Task:
Set down word for word each line from the start of the listing through the line that contains "NARROW_SIDES = 12", both included.

Supplied material:

>> begin

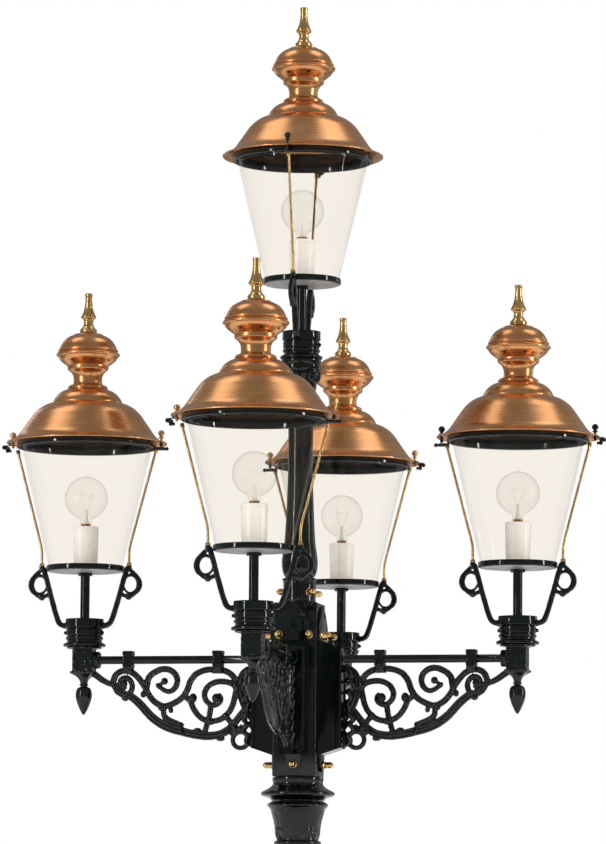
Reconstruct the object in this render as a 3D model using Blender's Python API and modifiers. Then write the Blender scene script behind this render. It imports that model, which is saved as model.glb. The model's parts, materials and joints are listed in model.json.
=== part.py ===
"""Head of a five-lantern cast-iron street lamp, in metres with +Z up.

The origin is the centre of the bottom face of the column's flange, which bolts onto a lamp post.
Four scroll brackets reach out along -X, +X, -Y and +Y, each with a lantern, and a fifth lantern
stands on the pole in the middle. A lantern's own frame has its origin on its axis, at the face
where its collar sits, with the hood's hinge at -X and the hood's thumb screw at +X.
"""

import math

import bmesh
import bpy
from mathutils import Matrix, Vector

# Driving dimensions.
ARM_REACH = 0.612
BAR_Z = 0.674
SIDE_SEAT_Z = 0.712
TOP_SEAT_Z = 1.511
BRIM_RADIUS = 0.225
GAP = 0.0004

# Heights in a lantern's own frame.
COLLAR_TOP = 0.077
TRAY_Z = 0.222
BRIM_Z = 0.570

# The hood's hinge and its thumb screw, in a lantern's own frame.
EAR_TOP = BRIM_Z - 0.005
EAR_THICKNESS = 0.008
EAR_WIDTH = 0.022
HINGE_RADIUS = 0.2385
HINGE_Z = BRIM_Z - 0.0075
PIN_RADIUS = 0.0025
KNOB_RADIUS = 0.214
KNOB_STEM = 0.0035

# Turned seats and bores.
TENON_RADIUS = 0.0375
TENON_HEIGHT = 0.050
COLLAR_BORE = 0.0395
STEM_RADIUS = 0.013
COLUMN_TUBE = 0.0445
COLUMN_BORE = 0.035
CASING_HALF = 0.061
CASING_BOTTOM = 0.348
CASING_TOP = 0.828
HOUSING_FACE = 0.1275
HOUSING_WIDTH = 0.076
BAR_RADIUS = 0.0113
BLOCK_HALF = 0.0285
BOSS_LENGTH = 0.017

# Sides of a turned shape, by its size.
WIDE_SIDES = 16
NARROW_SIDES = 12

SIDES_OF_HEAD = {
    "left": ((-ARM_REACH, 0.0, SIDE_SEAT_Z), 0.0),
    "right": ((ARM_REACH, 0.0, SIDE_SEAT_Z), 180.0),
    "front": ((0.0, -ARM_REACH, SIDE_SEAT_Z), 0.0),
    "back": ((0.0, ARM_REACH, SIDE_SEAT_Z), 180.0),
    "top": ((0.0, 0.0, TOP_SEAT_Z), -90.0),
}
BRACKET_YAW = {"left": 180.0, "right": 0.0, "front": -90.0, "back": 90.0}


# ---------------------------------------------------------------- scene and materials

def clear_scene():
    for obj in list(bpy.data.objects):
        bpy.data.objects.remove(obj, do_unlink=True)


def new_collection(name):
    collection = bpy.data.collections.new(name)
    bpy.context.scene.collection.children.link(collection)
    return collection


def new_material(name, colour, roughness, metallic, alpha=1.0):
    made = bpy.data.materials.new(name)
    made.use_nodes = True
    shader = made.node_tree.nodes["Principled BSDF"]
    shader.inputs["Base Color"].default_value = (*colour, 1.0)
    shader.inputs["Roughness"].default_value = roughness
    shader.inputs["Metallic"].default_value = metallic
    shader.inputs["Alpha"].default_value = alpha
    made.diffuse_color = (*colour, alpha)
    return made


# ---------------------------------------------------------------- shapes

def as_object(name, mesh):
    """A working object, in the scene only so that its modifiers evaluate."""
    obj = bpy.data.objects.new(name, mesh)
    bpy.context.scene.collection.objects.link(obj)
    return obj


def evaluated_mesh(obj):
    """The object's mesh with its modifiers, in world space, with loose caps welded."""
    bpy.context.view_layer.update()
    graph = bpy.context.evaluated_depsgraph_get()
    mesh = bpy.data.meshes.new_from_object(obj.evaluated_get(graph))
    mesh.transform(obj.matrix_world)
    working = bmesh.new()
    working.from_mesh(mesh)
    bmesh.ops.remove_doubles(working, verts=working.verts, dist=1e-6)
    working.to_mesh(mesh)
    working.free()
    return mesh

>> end

Answer to the exercise:
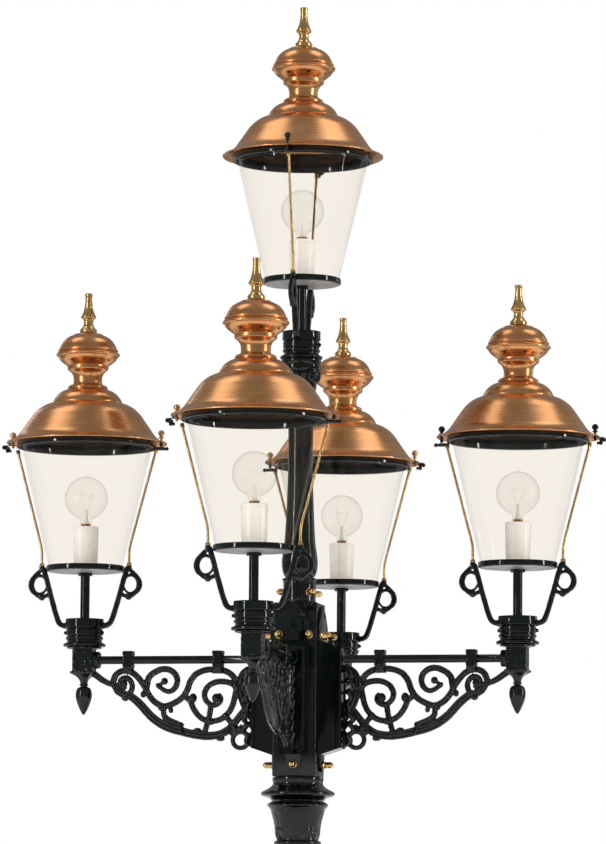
Reconstruct the object in this render as a 3D model using Blender's Python API and modifiers. Then write the Blender scene script behind this render. It imports that model, which is saved as model.glb. The model's parts, materials and joints are listed in model.json.
=== part.py ===
"""Head of a five-lantern cast-iron street lamp, in metres with +Z up.

The origin is the centre of the bottom face of the column's flange, which bolts onto a lamp post.
Four scroll brackets reach out along -X, +X, -Y and +Y, each with a lantern, and a fifth lantern
stands on the pole in the middle. A lantern's own frame has its origin on its axis, at the face
where its collar sits, with the hood's hinge at -X and the hood's thumb screw at +X.
"""

import math

import bmesh
import bpy
from mathutils import Matrix, Vector

# Driving dimensions.
ARM_REACH = 0.612
BAR_Z = 0.674
SIDE_SEAT_Z = 0.712
TOP_SEAT_Z = 1.511
BRIM_RADIUS = 0.225
GAP = 0.0004

# Heights in a lantern's own frame.
COLLAR_TOP = 0.077
TRAY_Z = 0.222
BRIM_Z = 0.570

# The hood's hinge and its thumb screw, in a lantern's own frame.
EAR_TOP = BRIM_Z - 0.005
EAR_THICKNESS = 0.008
EAR_WIDTH = 0.022
HINGE_RADIUS = 0.2385
HINGE_Z = BRIM_Z - 0.0075
PIN_RADIUS = 0.0025
KNOB_RADIUS = 0.214
KNOB_STEM = 0.0035

# Turned seats and bores.
TENON_RADIUS = 0.0375
TENON_HEIGHT = 0.050
COLLAR_BORE = 0.0395
STEM_RADIUS = 0.013
COLUMN_TUBE = 0.0445
COLUMN_BORE = 0.035
CASING_HALF = 0.061
CASING_BOTTOM = 0.348
CASING_TOP = 0.828
HOUSING_FACE = 0.1275
HOUSING_WIDTH = 0.076
BAR_RADIUS = 0.0113
BLOCK_HALF = 0.0285
BOSS_LENGTH = 0.017

# Sides of a turned shape, by its size.
WIDE_SIDES = 16
NARROW_SIDES = 12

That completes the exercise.